◆ Instructions to follow ◆
Print exactly the part opening with the line containing "Write the build123d" and closing with the line containing "hook_lean = 1.9", with both of those lines included.

============

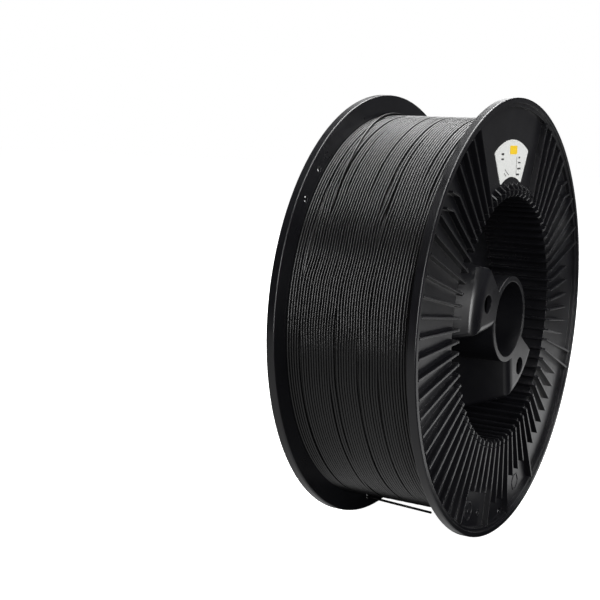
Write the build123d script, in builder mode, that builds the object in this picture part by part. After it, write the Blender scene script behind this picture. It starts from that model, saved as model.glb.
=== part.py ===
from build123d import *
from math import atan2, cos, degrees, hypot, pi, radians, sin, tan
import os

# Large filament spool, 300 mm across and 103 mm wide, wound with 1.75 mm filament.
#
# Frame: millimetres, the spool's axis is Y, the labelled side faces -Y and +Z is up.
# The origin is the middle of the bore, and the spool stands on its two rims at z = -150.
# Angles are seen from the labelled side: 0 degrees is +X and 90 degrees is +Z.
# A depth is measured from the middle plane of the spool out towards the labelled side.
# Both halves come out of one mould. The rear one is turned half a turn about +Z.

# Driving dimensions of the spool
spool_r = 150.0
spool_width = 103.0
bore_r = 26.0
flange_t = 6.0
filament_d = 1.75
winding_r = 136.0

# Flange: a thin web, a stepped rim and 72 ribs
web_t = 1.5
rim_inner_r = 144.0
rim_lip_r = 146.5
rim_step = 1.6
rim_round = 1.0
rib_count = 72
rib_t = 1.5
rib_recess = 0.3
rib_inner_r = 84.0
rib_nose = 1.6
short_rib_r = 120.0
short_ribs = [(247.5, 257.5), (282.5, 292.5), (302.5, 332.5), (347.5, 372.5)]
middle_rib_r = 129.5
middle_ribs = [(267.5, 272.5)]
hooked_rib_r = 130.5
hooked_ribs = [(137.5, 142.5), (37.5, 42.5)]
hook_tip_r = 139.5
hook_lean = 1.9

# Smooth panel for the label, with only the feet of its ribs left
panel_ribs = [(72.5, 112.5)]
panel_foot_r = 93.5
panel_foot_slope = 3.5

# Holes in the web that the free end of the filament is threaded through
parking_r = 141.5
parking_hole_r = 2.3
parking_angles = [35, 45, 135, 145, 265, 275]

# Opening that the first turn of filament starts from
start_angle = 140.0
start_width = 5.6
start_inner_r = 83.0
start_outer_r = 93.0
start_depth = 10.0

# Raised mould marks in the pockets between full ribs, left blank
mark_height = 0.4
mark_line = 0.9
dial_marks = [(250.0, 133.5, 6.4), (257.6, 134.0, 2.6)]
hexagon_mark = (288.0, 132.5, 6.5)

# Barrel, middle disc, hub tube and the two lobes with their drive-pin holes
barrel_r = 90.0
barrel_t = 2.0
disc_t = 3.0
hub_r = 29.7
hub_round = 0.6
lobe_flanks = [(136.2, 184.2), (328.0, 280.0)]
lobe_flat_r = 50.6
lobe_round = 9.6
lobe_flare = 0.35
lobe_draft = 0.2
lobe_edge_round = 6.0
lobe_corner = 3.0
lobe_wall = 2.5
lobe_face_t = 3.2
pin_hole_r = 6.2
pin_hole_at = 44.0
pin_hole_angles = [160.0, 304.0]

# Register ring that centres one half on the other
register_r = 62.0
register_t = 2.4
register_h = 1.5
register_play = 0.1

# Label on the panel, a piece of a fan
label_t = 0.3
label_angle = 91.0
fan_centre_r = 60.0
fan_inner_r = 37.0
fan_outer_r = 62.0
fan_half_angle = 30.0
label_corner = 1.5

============

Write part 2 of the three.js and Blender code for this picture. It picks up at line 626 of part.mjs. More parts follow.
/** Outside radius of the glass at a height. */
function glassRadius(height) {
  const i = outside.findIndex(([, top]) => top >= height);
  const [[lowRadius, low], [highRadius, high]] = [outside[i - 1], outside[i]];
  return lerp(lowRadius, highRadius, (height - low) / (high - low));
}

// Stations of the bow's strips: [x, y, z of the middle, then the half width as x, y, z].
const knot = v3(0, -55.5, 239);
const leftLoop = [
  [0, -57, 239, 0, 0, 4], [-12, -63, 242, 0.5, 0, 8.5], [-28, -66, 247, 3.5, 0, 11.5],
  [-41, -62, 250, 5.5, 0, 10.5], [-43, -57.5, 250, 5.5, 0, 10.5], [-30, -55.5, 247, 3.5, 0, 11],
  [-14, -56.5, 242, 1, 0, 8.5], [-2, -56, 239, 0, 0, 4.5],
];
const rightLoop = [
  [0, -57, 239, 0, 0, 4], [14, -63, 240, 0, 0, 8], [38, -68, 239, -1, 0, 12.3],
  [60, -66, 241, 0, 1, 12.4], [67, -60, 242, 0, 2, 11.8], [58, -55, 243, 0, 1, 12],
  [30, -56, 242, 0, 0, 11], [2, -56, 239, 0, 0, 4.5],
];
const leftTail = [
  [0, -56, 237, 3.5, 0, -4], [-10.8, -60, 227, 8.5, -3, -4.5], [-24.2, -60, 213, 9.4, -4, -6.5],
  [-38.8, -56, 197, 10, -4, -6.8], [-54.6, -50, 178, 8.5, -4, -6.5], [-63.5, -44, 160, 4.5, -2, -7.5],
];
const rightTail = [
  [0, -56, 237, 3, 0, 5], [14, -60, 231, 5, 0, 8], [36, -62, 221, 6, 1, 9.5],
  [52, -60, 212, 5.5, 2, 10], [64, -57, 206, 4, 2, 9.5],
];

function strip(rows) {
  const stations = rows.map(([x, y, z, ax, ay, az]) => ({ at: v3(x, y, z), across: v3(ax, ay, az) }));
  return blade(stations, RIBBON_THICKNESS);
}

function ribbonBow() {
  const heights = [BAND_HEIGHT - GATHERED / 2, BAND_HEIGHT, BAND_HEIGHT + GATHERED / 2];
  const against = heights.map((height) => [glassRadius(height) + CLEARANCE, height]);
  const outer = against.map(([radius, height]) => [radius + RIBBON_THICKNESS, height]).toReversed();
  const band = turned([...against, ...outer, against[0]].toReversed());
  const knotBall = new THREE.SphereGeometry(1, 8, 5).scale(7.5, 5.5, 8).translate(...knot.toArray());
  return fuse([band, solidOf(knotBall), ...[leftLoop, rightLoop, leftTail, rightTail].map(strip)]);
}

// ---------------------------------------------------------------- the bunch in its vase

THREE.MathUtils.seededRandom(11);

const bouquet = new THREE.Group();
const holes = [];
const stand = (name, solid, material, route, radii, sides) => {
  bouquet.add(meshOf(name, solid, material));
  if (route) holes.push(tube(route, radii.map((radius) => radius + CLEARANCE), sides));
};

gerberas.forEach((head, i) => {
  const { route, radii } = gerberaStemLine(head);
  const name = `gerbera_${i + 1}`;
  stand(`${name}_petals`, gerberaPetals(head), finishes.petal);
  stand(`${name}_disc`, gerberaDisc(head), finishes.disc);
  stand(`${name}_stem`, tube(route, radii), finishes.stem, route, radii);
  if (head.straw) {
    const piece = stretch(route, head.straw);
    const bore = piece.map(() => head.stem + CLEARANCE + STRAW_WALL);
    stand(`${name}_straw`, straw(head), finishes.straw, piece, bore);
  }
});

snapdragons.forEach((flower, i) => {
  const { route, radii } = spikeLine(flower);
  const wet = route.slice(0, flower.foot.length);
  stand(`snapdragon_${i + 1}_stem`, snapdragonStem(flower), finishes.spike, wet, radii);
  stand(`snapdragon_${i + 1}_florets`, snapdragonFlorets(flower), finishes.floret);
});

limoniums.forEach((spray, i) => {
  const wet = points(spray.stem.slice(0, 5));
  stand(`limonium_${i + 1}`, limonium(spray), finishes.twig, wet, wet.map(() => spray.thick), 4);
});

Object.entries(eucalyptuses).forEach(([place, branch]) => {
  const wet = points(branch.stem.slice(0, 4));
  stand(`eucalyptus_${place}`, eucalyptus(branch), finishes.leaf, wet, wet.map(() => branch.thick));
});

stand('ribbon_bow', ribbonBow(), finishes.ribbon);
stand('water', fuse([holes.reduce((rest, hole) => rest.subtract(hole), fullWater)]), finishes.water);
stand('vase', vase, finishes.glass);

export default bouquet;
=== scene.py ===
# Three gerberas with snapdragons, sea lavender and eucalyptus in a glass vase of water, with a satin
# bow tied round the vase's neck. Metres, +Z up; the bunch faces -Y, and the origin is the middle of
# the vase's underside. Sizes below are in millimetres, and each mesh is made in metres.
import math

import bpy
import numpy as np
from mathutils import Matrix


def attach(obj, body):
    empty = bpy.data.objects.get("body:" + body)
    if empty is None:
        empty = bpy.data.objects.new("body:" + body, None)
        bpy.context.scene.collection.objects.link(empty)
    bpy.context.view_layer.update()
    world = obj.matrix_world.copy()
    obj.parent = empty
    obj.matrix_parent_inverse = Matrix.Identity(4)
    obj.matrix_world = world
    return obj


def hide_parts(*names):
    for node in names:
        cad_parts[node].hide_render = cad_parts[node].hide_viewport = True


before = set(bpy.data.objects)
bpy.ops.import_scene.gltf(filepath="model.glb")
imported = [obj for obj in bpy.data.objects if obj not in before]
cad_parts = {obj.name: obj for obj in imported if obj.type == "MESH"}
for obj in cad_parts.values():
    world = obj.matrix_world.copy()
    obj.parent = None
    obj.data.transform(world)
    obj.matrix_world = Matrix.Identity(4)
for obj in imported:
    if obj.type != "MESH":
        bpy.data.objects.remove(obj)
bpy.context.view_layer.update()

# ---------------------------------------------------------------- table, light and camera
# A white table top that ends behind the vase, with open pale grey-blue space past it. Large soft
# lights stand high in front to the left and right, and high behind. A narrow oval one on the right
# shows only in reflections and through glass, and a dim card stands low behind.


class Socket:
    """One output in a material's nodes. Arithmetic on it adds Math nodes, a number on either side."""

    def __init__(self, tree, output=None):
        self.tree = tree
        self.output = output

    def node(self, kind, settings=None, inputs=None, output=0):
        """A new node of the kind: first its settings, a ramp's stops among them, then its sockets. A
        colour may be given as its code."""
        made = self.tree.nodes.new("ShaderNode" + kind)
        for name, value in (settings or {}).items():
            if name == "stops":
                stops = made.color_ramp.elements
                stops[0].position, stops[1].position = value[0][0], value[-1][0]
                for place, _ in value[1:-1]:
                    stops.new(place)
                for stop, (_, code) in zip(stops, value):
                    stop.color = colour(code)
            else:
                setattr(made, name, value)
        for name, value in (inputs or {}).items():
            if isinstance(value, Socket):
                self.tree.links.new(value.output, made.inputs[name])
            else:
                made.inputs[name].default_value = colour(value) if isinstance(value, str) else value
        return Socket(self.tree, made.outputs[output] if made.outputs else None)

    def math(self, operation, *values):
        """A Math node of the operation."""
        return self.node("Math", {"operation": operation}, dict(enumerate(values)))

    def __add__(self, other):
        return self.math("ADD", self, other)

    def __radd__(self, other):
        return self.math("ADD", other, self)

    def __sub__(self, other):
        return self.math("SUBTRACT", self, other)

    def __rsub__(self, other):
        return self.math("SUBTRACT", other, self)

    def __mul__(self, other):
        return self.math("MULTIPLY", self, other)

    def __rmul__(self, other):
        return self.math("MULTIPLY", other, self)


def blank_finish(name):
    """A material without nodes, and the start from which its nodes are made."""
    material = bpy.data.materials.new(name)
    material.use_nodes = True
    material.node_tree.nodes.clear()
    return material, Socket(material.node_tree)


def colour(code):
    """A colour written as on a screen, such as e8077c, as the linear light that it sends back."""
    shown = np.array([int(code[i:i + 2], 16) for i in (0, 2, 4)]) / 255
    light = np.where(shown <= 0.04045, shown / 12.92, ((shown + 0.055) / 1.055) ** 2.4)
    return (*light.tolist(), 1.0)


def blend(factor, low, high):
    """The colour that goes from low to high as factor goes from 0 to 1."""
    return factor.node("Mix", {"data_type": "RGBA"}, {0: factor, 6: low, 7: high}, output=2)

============

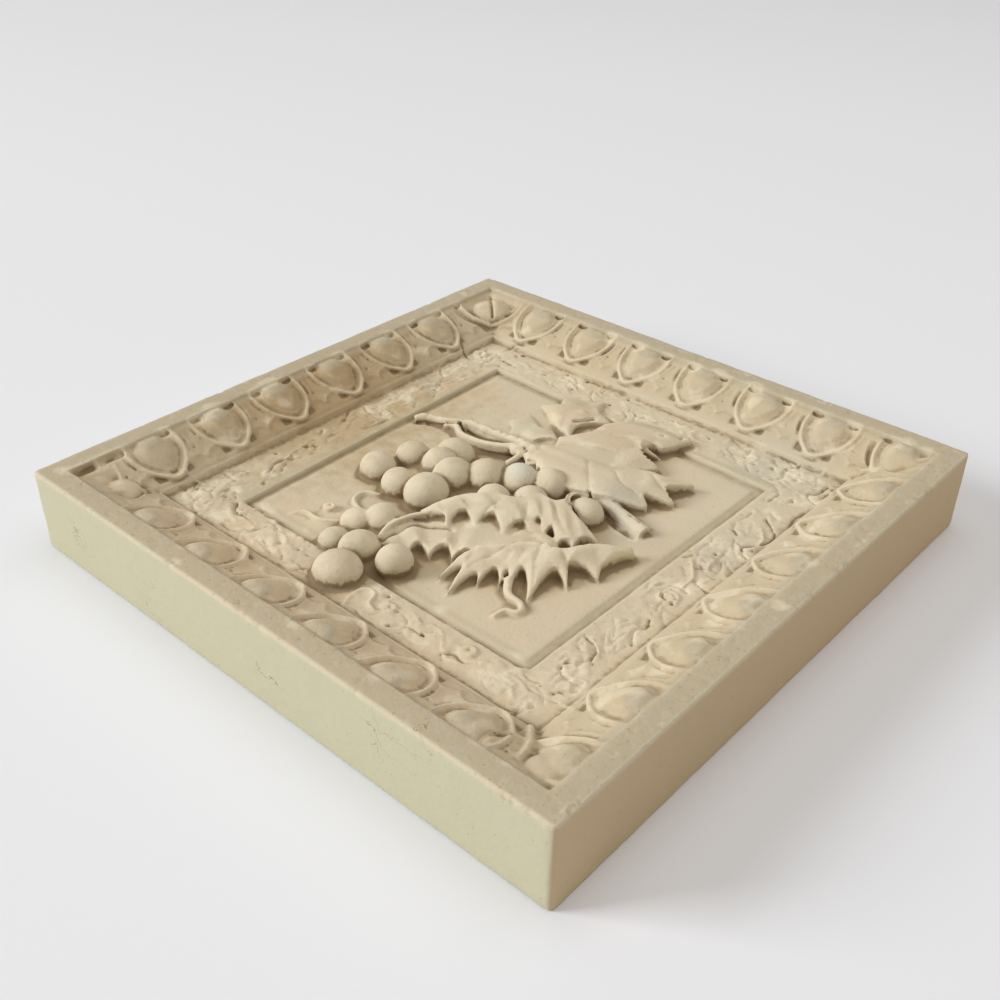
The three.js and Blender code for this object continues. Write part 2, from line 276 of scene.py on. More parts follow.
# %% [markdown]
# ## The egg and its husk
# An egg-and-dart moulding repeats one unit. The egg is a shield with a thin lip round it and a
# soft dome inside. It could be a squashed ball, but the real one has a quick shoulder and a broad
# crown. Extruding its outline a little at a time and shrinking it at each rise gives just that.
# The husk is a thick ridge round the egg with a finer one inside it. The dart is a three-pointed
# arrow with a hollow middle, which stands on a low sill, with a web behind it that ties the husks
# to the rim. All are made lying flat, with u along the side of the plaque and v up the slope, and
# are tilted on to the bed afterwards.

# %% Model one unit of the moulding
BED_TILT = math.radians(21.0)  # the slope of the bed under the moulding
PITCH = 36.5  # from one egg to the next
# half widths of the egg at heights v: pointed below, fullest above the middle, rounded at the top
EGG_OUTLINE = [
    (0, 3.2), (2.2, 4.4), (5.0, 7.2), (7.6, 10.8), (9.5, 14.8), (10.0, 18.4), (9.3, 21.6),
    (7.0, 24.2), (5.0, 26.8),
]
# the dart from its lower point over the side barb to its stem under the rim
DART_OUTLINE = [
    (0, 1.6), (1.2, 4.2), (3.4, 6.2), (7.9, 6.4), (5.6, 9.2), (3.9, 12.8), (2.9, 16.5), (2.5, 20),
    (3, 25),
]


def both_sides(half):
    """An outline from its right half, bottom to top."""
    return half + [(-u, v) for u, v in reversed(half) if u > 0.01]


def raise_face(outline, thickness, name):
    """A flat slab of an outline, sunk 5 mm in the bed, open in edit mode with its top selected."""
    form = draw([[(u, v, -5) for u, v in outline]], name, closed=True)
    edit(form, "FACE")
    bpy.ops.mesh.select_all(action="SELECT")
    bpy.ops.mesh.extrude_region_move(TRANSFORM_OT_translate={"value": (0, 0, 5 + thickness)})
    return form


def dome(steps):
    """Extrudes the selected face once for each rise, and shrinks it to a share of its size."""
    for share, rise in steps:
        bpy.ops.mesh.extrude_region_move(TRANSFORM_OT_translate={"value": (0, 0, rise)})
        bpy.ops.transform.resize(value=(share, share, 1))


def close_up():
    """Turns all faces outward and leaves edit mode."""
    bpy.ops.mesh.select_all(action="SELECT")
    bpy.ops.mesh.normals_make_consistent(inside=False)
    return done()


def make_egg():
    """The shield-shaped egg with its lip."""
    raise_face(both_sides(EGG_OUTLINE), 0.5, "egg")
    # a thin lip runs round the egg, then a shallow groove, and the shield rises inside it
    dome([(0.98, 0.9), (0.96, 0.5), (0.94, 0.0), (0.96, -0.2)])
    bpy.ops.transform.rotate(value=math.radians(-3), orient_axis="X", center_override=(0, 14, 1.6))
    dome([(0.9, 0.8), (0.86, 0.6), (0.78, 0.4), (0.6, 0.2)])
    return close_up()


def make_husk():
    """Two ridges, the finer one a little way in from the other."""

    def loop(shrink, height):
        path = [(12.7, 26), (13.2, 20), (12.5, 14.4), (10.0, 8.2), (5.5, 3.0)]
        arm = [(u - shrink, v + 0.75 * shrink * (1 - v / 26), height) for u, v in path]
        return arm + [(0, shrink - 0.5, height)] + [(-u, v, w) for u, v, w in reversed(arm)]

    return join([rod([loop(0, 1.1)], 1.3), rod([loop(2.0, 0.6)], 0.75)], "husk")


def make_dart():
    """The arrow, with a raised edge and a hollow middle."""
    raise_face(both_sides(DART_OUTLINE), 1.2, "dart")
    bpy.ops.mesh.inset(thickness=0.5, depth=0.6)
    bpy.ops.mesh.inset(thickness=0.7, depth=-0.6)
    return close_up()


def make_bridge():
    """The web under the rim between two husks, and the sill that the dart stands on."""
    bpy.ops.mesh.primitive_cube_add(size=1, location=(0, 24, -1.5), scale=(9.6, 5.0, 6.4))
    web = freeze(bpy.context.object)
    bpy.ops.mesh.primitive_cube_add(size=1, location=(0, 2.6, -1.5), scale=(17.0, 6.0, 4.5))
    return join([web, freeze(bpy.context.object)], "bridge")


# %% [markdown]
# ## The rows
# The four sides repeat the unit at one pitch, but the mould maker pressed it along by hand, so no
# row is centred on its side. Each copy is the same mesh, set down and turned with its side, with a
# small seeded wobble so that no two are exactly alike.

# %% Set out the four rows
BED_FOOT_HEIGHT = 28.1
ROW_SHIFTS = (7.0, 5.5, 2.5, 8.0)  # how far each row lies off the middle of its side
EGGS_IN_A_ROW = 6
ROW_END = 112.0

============

◆ Response to the task ◆
Write the build123d script, in builder mode, that builds the object in this picture part by part. After it, write the Blender scene script behind this picture. It starts from that model, saved as model.glb.
=== part.py ===
from build123d import *
from math import atan2, cos, degrees, hypot, pi, radians, sin, tan
import os

# Large filament spool, 300 mm across and 103 mm wide, wound with 1.75 mm filament.
#
# Frame: millimetres, the spool's axis is Y, the labelled side faces -Y and +Z is up.
# The origin is the middle of the bore, and the spool stands on its two rims at z = -150.
# Angles are seen from the labelled side: 0 degrees is +X and 90 degrees is +Z.
# A depth is measured from the middle plane of the spool out towards the labelled side.
# Both halves come out of one mould. The rear one is turned half a turn about +Z.

# Driving dimensions of the spool
spool_r = 150.0
spool_width = 103.0
bore_r = 26.0
flange_t = 6.0
filament_d = 1.75
winding_r = 136.0

# Flange: a thin web, a stepped rim and 72 ribs
web_t = 1.5
rim_inner_r = 144.0
rim_lip_r = 146.5
rim_step = 1.6
rim_round = 1.0
rib_count = 72
rib_t = 1.5
rib_recess = 0.3
rib_inner_r = 84.0
rib_nose = 1.6
short_rib_r = 120.0
short_ribs = [(247.5, 257.5), (282.5, 292.5), (302.5, 332.5), (347.5, 372.5)]
middle_rib_r = 129.5
middle_ribs = [(267.5, 272.5)]
hooked_rib_r = 130.5
hooked_ribs = [(137.5, 142.5), (37.5, 42.5)]
hook_tip_r = 139.5
hook_lean = 1.9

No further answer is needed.